In pre-production, Vincent scouted a number of locations around the borders of the Czech Republic, looking for a house that he could transform into Jojo’s. “A lot of the little hamlets and villages around the edges of the Czech Republic are caught in a kind of time capsule,” the designer notes. “By doing that search, I got to experience a bunch of art deco interiors. We found bits and pieces in individual buildings in and around Prague, and some other parts of the Czech Republic, but nothing that really embodied the whole house in one.”
Thus, Vincent decided to build a standing set at Prague’s Barrandov Studios, taking over a 7,000 square-foot soundstage with his build of the Betzler home, over the course of eight weeks of principal photography. In this way, he could take all of the design influences he’d accrued in his scouting process, and build them into an environment that was custom-built for telling the story of Jojo Rabbit.
On the soundstage, the designer decided to build the two floors of the Betzler home side by side. “By having all the rooms interconnecting as a complete house, we could follow the performance. If our talent wanted to walk from one room to another, there was a cohesiveness in the set design that allowed them, after it was pre-lit, to chase actors through the house, if need be,” Vincent explains. “That was never written in the script, but the way it was designed helped allow flexibility for performance, and for Taika to dream up new things.”
At the Betzlers’, there were two key locations that required their own distinct designs, set against the rest of the house, one being the bedroom of Jojo’s late sister, Inge. “The idea behind that was to give a little bit of a neutral staging area for Elsa and Jojo’s relationship to bond. The decoration and the color treatments were targeting another period, and we came up with a loose Victorian style for that bedroom, just to make it feel like it was from a different time. Not necessarily a Victorian one, but a time that predates our story,” Vincent says. “Also, with the slightly muted colors and the whimsical paintings on the walls, it offered a melancholic kind of vibe. When we’re first introduced to it, we realize Jojo had lost a sister, and that this is kind of like a shrine to her. It’s a sacred place for the family, and the intention was to make it feel special and a little bit sad.”
The other location with its own specifications was Elsa’s attic hideaway. “Elsa’s hideout needed to feel like it wasn’t manufactured,” Vincent says. “This had to become part of the house.”
For the designer, a look for the space emerged naturally from an investigation into 1930s German architecture. “Elsa’s room has a slanting roof and a short wall, and naturally that offers up an opportunity to use the soffit area. The soffit on those German buildings can be quite deep; there’s often a false wall put in, because you can’t use that triangular space when you’re living in the loft of a German house. And those baroque houses have huge, pitched roofs, not only for insulation, but also to let the snow slide off them. So, the roof space is quite often an area that will be renovated later,” Vincent shares. “During the Second World War, for expanding families, there were new forms of insulation, and that meant that you could build up into your attic. That provided an excuse, then, to put Elsa’s hideout in an obvious, but not-so-obvious place in the house.”

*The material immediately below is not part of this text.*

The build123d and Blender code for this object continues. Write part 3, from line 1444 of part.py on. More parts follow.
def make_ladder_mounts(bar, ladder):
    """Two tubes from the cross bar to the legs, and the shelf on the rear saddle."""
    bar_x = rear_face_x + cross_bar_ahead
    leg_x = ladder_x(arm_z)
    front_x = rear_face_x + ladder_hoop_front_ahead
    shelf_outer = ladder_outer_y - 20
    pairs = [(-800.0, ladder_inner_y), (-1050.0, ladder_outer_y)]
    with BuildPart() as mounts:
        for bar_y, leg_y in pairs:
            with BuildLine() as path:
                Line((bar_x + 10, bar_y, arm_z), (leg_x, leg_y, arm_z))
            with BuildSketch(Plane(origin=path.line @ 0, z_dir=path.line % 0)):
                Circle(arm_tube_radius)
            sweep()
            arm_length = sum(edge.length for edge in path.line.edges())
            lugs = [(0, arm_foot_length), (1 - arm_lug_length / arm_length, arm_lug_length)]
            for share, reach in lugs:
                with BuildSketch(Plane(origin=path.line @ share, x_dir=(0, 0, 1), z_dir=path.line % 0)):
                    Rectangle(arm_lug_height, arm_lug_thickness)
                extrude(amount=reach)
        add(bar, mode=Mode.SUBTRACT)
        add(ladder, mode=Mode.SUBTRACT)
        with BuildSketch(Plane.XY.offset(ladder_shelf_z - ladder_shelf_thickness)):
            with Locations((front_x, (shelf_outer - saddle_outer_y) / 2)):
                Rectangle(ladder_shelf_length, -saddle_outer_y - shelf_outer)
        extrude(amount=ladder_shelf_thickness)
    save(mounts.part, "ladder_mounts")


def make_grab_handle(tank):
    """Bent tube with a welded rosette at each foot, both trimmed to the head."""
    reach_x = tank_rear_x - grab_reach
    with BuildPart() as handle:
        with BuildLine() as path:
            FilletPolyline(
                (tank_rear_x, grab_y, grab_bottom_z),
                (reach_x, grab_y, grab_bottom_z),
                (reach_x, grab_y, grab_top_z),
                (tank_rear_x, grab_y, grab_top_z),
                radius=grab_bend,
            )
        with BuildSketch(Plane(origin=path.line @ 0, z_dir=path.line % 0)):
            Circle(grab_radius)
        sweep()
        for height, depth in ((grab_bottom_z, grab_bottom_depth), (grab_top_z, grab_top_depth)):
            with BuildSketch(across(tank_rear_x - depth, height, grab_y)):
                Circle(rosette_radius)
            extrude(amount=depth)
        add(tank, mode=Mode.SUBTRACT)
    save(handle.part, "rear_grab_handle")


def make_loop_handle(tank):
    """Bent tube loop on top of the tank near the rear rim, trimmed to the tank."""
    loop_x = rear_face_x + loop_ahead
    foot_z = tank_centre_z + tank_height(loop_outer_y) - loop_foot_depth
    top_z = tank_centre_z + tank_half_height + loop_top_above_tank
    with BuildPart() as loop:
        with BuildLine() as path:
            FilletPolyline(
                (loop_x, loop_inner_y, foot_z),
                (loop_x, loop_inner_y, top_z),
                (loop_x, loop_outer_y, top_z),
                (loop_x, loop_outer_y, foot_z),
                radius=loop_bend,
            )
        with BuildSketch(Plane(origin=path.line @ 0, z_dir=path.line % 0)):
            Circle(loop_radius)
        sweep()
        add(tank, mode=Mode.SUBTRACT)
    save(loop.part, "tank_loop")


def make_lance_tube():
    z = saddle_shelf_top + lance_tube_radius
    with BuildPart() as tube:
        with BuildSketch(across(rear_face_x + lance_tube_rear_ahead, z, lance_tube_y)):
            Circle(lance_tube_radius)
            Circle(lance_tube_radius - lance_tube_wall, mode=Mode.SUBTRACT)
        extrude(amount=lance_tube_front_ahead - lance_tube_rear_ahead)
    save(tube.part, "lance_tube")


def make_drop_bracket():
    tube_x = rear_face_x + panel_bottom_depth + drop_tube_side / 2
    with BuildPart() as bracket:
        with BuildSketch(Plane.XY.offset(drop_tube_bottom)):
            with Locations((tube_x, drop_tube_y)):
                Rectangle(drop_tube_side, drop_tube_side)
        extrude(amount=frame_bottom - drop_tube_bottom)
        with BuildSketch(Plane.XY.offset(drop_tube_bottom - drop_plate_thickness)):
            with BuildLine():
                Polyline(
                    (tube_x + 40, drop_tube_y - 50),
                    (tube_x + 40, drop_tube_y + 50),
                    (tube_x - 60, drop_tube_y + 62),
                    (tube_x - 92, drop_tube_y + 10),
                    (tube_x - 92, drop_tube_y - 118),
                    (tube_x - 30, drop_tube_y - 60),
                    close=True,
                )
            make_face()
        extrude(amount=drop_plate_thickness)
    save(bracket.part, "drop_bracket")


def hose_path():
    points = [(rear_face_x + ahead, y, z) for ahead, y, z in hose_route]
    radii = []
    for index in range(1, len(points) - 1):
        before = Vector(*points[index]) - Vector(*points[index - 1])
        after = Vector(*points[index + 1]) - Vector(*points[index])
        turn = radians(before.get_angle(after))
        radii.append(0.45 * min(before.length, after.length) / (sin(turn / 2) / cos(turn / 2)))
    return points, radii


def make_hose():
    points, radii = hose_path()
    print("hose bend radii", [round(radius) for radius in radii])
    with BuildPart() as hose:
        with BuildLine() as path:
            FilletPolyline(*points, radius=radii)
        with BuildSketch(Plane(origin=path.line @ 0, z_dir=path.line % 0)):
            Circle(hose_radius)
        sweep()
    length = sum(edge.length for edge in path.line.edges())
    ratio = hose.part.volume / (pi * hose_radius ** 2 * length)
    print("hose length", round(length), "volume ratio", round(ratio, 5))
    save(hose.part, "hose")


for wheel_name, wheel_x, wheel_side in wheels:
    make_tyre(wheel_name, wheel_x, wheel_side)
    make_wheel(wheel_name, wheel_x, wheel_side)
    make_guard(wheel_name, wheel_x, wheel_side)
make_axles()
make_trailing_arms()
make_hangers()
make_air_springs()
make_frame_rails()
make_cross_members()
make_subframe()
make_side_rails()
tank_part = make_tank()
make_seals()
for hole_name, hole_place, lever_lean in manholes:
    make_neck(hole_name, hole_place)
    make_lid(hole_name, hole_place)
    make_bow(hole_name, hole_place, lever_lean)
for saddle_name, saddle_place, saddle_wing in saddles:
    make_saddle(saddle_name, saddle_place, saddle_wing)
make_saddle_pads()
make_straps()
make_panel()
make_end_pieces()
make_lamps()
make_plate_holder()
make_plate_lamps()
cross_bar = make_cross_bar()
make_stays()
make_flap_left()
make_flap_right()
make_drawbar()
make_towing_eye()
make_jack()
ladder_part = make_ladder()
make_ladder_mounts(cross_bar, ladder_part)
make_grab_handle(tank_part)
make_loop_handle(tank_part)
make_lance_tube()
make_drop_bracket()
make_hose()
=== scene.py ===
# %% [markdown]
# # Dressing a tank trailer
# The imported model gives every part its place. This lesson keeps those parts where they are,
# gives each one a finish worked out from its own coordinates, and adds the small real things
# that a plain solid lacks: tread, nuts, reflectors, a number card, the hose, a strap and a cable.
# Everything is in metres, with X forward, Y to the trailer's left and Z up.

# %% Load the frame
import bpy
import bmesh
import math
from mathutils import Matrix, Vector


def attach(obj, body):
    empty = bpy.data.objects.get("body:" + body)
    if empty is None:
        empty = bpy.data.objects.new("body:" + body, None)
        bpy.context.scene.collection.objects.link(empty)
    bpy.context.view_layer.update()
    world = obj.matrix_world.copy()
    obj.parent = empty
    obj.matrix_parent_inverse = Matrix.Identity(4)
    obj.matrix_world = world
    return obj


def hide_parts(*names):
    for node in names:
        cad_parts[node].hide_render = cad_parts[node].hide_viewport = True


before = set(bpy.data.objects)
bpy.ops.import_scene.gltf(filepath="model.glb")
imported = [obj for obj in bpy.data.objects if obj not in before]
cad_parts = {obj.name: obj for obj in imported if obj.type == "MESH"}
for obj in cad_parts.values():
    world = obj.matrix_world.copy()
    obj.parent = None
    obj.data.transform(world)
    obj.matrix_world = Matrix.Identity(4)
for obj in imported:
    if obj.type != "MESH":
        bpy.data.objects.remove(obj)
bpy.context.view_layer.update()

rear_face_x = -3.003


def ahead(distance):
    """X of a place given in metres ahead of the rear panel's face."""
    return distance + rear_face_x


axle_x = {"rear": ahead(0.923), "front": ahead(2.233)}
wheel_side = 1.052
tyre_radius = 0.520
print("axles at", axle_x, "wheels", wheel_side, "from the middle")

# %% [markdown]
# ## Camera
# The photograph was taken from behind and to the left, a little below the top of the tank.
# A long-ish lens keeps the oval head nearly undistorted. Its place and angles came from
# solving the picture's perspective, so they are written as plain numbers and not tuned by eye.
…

Dressing Jojo Rabbit’s primary location with real “period antiquities”—props and furniture sourced from the Czech Republic—Vincent then embarked on a quest after the perfect period exterior for Jojo’s street, one that would match the interior set he had already built.
“We were fortunate enough in our travels to come across Úštěk, a tiny, little town that was almost perfectly camera ready. Úštěk had these really beautiful, old, traditional village cottages, and the worst house on the street, we decided should become Jojo’s exterior,” the designer recalls. “Because if we were going to fix anything about that little town, it was this one dodgy house.”

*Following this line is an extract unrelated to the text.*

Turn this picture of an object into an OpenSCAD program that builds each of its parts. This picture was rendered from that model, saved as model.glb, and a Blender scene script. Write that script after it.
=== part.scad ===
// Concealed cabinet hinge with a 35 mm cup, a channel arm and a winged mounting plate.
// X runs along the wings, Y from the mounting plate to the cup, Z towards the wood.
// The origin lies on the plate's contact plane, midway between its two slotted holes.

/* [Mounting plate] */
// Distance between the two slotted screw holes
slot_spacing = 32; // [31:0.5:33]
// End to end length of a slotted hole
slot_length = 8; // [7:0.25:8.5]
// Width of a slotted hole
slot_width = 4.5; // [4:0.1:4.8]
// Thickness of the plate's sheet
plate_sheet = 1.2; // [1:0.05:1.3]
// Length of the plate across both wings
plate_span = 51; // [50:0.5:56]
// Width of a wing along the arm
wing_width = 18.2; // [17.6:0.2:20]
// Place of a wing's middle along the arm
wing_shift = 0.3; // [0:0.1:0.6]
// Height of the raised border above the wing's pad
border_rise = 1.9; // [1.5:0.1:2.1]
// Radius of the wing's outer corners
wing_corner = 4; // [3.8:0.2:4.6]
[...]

Putting a brand new façade onto the building, Vincent found his design embraced not only by the Jojo Rabbit team, but also by their neighbors in the town of Úštěk. “I think the locals were quite sad when we took the set piece away,” he says, “because we had transformed the village back into its former glory days, when it was a beautifully unsullied town.”
This season, Vincent received his third nomination from the Art Directors Guild, for Excellence in Production Design. But as Jojo Rabbit continues on its path down the award circuit, the designer has already moved on to Oahu, to shoot Waititi’s next film. Based on a 2014 documentary about the national football team of American Samoa, Next Goal Wins will explore a team trying to build itself up from its position as one of the weakest in the world, the goal being to qualify for the FIFA World Cup.
“It’s nice to be able to jump from World War II, into outer space, and then into contemporary sports films,” Vincent reflects. “Maybe there’s a musical in the works somewhere.”